Adalene is a Nashville, Tennessee-based rock band formed in the fall of 2009 featuring Brett Moyer (ex-Return to Self) on vocals, Josh Mitchell (Protea) on guitar/keys, Jonathan Stoye on bass, Corey Rozzoni (ex-Burden Brothers, Lights of Marfa) on guitar, and Jeremy Moore (ex-Faktion) on drums.

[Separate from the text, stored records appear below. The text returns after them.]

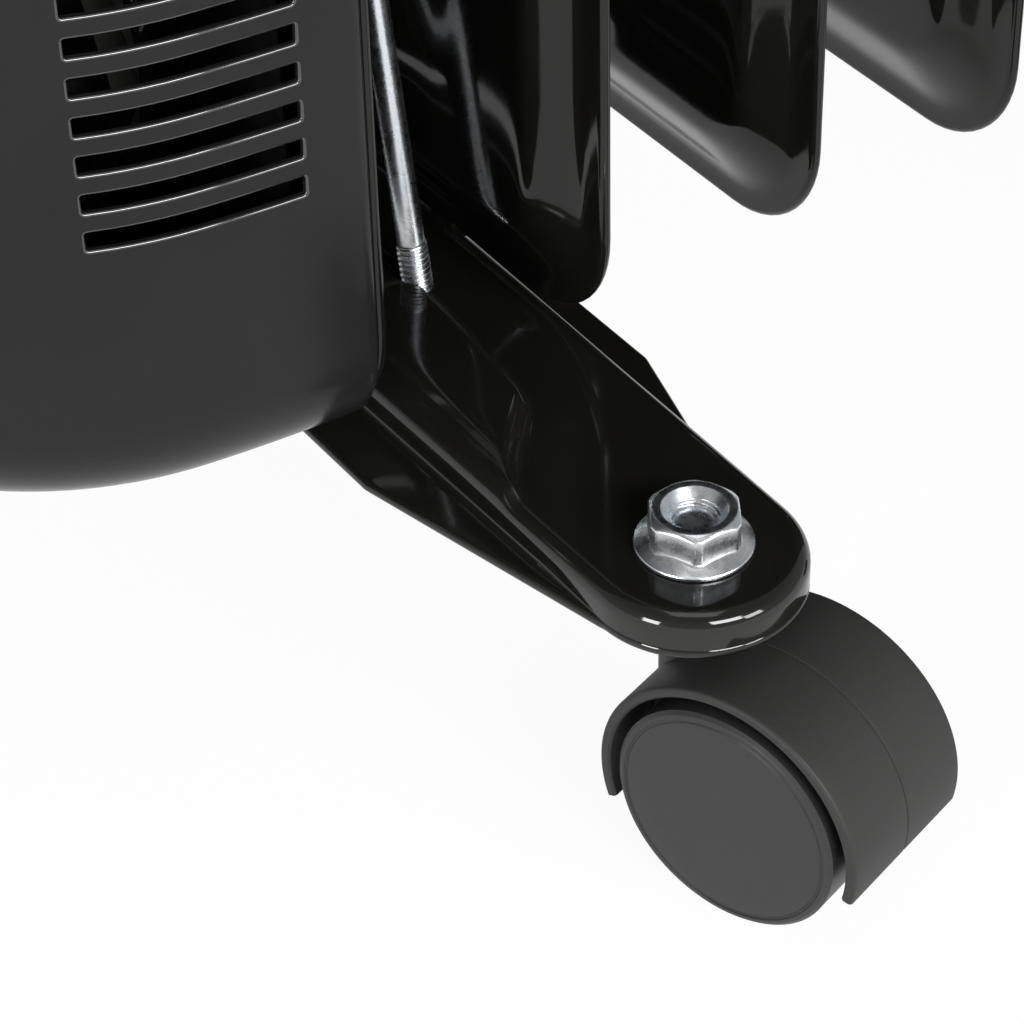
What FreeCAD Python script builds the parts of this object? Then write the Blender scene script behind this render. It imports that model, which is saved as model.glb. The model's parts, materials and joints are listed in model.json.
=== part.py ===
"""Oil-filled column radiator on four twin-wheel casters, in millimetres.

+Z is up, +X is the right-hand side seen from the controls, and the controls face -Y.
The origin lies on the floor, under the middle of the bounding box.
"""
import FreeCAD, Part
import os
from math import acos, asin, atan2, cos, hypot, pi, radians, sin, sqrt, tan

from FreeCAD import Vector

X = Vector(1, 0, 0)
Y = Vector(0, 1, 0)
Z = Vector(0, 0, 1)
O = Vector(0, 0, 0)

# ---- clearances -------------------------------------------------------------
RUNNING = 0.05            # radial, shaft in its bearing
SLIP = 0.2                # radial, screw or pin in a plain hole
SEAT = 0.3                # between rounded neighbours, and under turning parts
OVERCUT = 2.0             # how far a cutting tool runs past the faces it cuts

# ---- casters ----------------------------------------------------------------
WHEEL_R = 20.0
WHEEL_FACE = 15.5         # outer face of a wheel from the middle of its caster
WHEEL_BEVEL = 0.6
WHEEL_RIM = 2.4
WHEEL_WEB = 2.6
WHEEL_HUB_R = 5.6
GROOVE_R = 18.3
GROOVE_WIDTH = 0.5
GROOVE_DEPTH = 0.5
HOOD_CLEARANCE = 2.02
HOOD_WALL = 1.88
HOOD_HALF_WIDTH = 14.77
HOOD_EDGE_R = 0.7
HOOD_OUTER_DROP = 12.5    # degrees below the axle where the hood ends, away from the stem
HOOD_INNER_DROP = 20.0    # degrees below the axle where the hood ends, beside the stem
HOOD_WEB = 3.0            # half thickness of the web between the wheels
HOOD_BOSS_R = 5.3
SOCKET_DEPTH = 26.0
SOCKET_FLOOR = 2.5
TRAIL = 16.75
SWIVEL = 17.72            # degrees, resting direction of each caster from the X axis
AXLE_R = 2.5
AXLE_HALF = 12.5
STEM_JOURNAL_R = 3.4
STEM_COLLAR_R = 6.5
STEM_COLLAR = 2.2
STEM_THREAD_R = 4.0
STEM_STANDOUT = 4.6       # thread end above the foot's plate
CASTER_GAP = 5.1          # hood crown to the foot's lower edge

# ---- feet -------------------------------------------------------------------
FOOT_SHEET = 2.0
SKIRT_DEPTH = 8.05
STEM_X = 115.05
FOOT_END_R = 17.8
FOOT_MID_HALF = 19.3
FOOT_EDGE_R = 3.0
BRIM_FRONT = 29.0
BRIM_REAR = 26.9
BRIM_STRAIGHT = 66.5
BRIM_FRONT_ANGLE = 13.0   # degrees round the end where the front brim runs out
BRIM_REAR_RUN = 31.0
PAD_RISE = 2.6
PAD_INNER_X = 30.0
PAD_OUTER_X = 72.0
PAD_REAR_Y = 1.5
PAD_RAMP_RUN = 18.0
SADDLE_RISE = 2.1
SADDLE_HALF = 27.0
SADDLE_WIDTH = 4.0

# ---- caster nuts ------------------------------------------------------------
NUT_FLATS = 13.8
NUT_HEIGHT = 7.05
NUT_FLANGE_R = 9.3
NUT_FLANGE_RIM = 0.9
NUT_FLANGE_RISE = 2.2
NUT_MOUTH_R = 5.16
NUT_MOUTH_DEPTH = 1.0

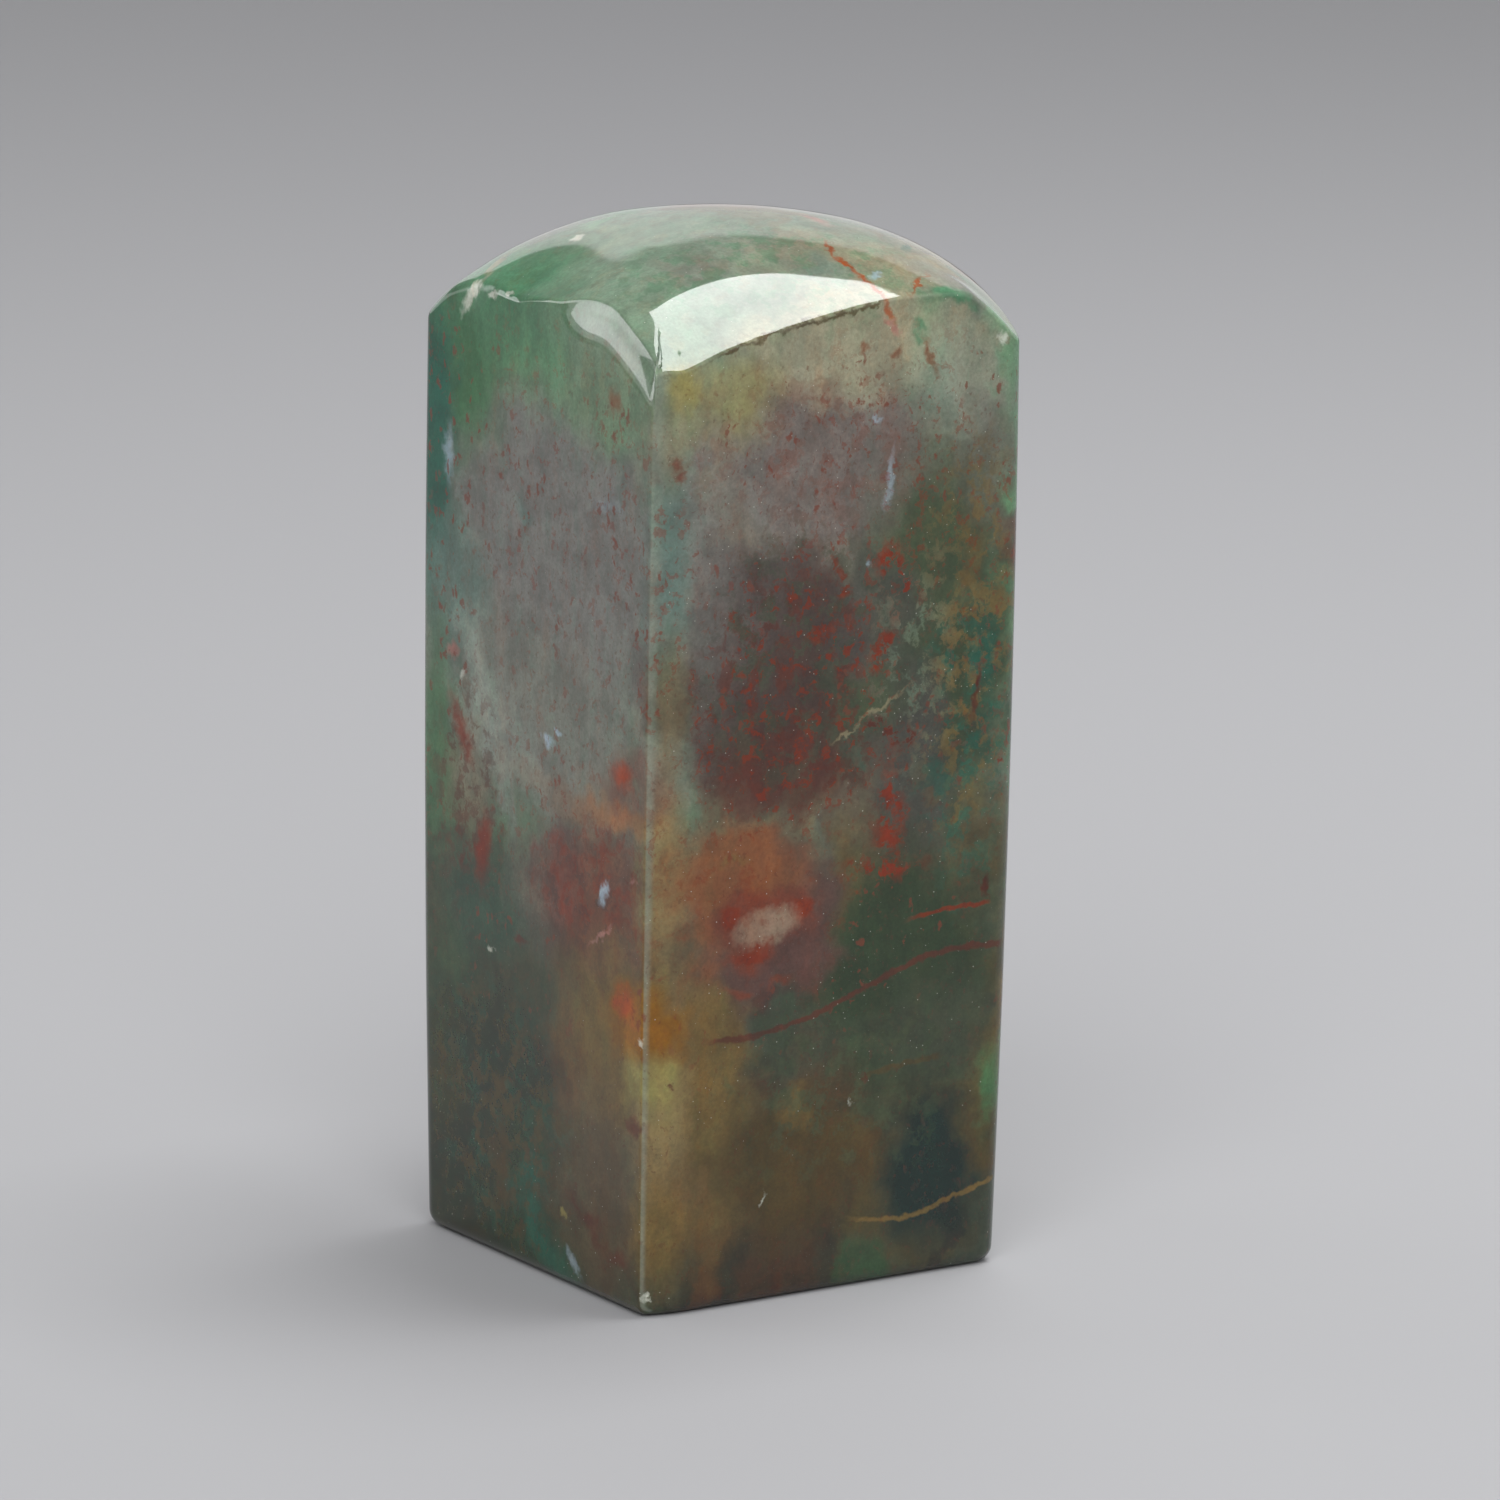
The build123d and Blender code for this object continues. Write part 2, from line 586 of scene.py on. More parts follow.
# %% Palette
palette = {
    "emerald": (0.115, 0.230, 0.130),
    "leaf green": (0.050, 0.118, 0.058),
    "sea green": (0.070, 0.150, 0.088),
    "jade grey": (0.110, 0.150, 0.108),
    "jade": (0.134, 0.186, 0.132),
    "moss": (0.125, 0.180, 0.115),
    "deep green": (0.010, 0.018, 0.008),
    "forest": (0.020, 0.034, 0.016),
    "teal": (0.016, 0.078, 0.054),
    "cyan grey": (0.100, 0.145, 0.125),
    "lilac grey": (0.138, 0.136, 0.124),
    "taupe": (0.140, 0.144, 0.122),
    "warm grey": (0.125, 0.108, 0.096),
    "pale jade": (0.175, 0.195, 0.160),
    "smoke": (0.036, 0.041, 0.023),
    "khaki": (0.118, 0.082, 0.034),
    "umber": (0.076, 0.058, 0.034),
    "olive brown": (0.052, 0.036, 0.014),
    "olive": (0.026, 0.028, 0.007),
    "sand": (0.180, 0.140, 0.074),
    "straw": (0.230, 0.205, 0.086),
    "stone yellow": (0.200, 0.180, 0.115),
    "wheat": (0.265, 0.245, 0.160),
    "amber": (0.200, 0.092, 0.024),
    "peach": (0.240, 0.134, 0.078),
    "rust": (0.150, 0.053, 0.028),
    "scarlet": (0.330, 0.055, 0.026),
    "vermilion": (0.210, 0.072, 0.040),
    "blood": (0.055, 0.011, 0.007),
    "maroon": (0.042, 0.027, 0.022),
    "slate": (0.044, 0.044, 0.037),
    "dark moss": (0.040, 0.055, 0.028),
    "sage": (0.034, 0.043, 0.026),
    "plum": (0.074, 0.041, 0.034),
    "salmon": (0.165, 0.076, 0.042),
    "oat": (0.200, 0.150, 0.112),
    "iron red": (0.150, 0.034, 0.022),
    "brick": (0.072, 0.024, 0.017),
    "wine": (0.130, 0.044, 0.030),
    "rose": (0.280, 0.150, 0.130),
    "frost": (0.300, 0.370, 0.420),
    "milk": (0.480, 0.490, 0.430),
    "mist": (0.260, 0.290, 0.250),
    "blue black": (0.004, 0.014, 0.011),
}
print(f"{len(palette)} colours in the palette.")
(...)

The band released their debut EP "Night On Fire" independently in 2010.

==Biography==
Adalene is a rock band from Nashville, TN composed of Brett Moyer (ex-Return to Self) on vocals, Josh Mitchell (Protea) on guitar, Jonathan Stoye (Framing Hanely) on bass guitar, Corey "Rizzo" Rozzoni (ex-Burden Brothers, Lights of Marfa) on guitar, and Jeremy Moore (ex-3 Pill Morning/Faktion) on drums. The band performed mostly regionally but did play sporadically in the Midwest and South as well.

==Hiatus (2013-Present)==
Shortly after the release of "Atlantic Heart", the band announced via Facebook that they would be taking a break. Citing the hiatus as amicable, the members embarked on various projects: bassist Jonathan Stoye joined Framing Hanely while guitarist Corey Rozzoni started a collaborative project called Lights of Marfa, and in May 2019 guitarist Josh Mitchell formed a rock/pop trio in Michigan called Protea.

In the fall of 2020, Rozzoni joined Nashville-based rock band, The Great Affairs. Their new record, his first with the band, "Sleepwalker" is set for release in late 2023.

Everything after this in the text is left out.